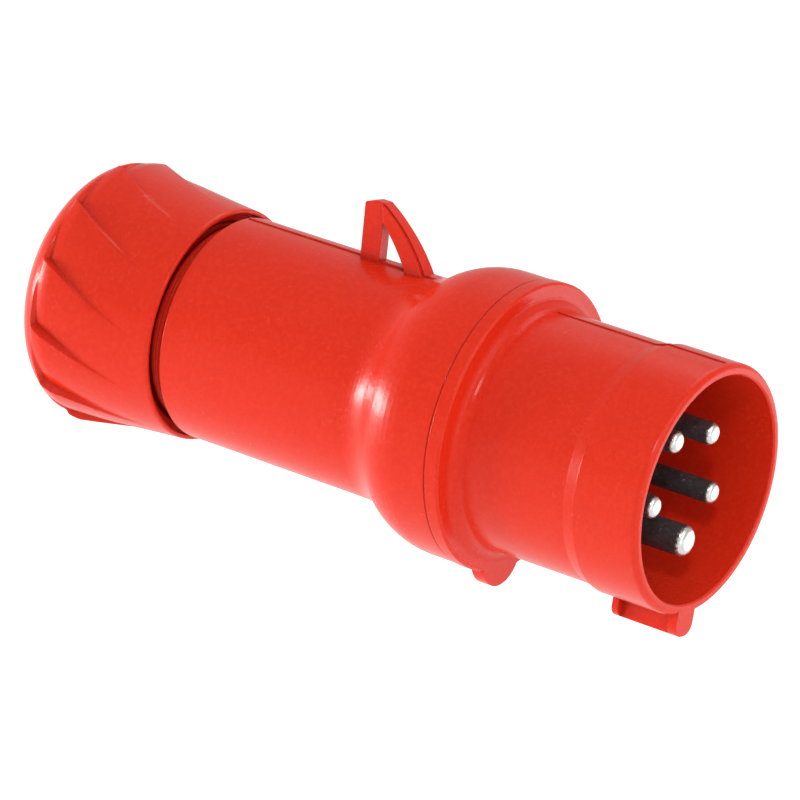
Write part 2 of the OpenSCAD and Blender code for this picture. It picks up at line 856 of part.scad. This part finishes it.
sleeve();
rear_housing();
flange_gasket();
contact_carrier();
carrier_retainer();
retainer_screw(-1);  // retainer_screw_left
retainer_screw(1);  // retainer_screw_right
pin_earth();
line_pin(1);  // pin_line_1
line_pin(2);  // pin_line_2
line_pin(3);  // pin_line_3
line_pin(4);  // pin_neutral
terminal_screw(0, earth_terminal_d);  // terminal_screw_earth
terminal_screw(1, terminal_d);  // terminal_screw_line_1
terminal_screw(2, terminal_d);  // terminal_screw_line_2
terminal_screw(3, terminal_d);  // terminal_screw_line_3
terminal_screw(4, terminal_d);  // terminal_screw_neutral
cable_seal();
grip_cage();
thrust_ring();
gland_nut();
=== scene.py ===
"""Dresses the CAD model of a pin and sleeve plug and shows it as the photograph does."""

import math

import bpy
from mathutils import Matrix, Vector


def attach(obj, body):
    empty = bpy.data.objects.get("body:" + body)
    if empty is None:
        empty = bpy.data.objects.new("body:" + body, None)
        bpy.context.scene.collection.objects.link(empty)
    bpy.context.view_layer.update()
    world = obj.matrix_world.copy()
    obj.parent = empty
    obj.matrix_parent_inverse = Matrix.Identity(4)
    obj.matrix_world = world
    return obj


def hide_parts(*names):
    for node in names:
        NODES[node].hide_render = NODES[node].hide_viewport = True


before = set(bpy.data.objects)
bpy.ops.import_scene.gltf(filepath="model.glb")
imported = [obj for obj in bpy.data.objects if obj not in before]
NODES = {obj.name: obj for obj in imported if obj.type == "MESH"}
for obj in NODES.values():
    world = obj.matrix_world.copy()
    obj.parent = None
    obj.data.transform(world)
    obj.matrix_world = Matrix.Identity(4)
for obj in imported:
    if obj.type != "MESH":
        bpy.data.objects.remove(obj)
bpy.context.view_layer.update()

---

[WORK TO BE COMPLETED] Begin with the line that has "flange_gasket();" in the listing above and end after the line that has "bpy.data.objects.remove(obj)"; output those lines exactly.

[REPLY]
flange_gasket();
contact_carrier();
carrier_retainer();
retainer_screw(-1);  // retainer_screw_left
retainer_screw(1);  // retainer_screw_right
pin_earth();
line_pin(1);  // pin_line_1
line_pin(2);  // pin_line_2
line_pin(3);  // pin_line_3
line_pin(4);  // pin_neutral
terminal_screw(0, earth_terminal_d);  // terminal_screw_earth
terminal_screw(1, terminal_d);  // terminal_screw_line_1
terminal_screw(2, terminal_d);  // terminal_screw_line_2
terminal_screw(3, terminal_d);  // terminal_screw_line_3
terminal_screw(4, terminal_d);  // terminal_screw_neutral
cable_seal();
grip_cage();
thrust_ring();
gland_nut();
=== scene.py ===
"""Dresses the CAD model of a pin and sleeve plug and shows it as the photograph does."""

import math

import bpy
from mathutils import Matrix, Vector


def attach(obj, body):
    empty = bpy.data.objects.get("body:" + body)
    if empty is None:
        empty = bpy.data.objects.new("body:" + body, None)
        bpy.context.scene.collection.objects.link(empty)
    bpy.context.view_layer.update()
    world = obj.matrix_world.copy()
    obj.parent = empty
    obj.matrix_parent_inverse = Matrix.Identity(4)
    obj.matrix_world = world
    return obj


def hide_parts(*names):
    for node in names:
        NODES[node].hide_render = NODES[node].hide_viewport = True


before = set(bpy.data.objects)
bpy.ops.import_scene.gltf(filepath="model.glb")
imported = [obj for obj in bpy.data.objects if obj not in before]
NODES = {obj.name: obj for obj in imported if obj.type == "MESH"}
for obj in NODES.values():
    world = obj.matrix_world.copy()
    obj.parent = None
    obj.data.transform(world)
    obj.matrix_world = Matrix.Identity(4)
for obj in imported:
    if obj.type != "MESH":
        bpy.data.objects.remove(obj)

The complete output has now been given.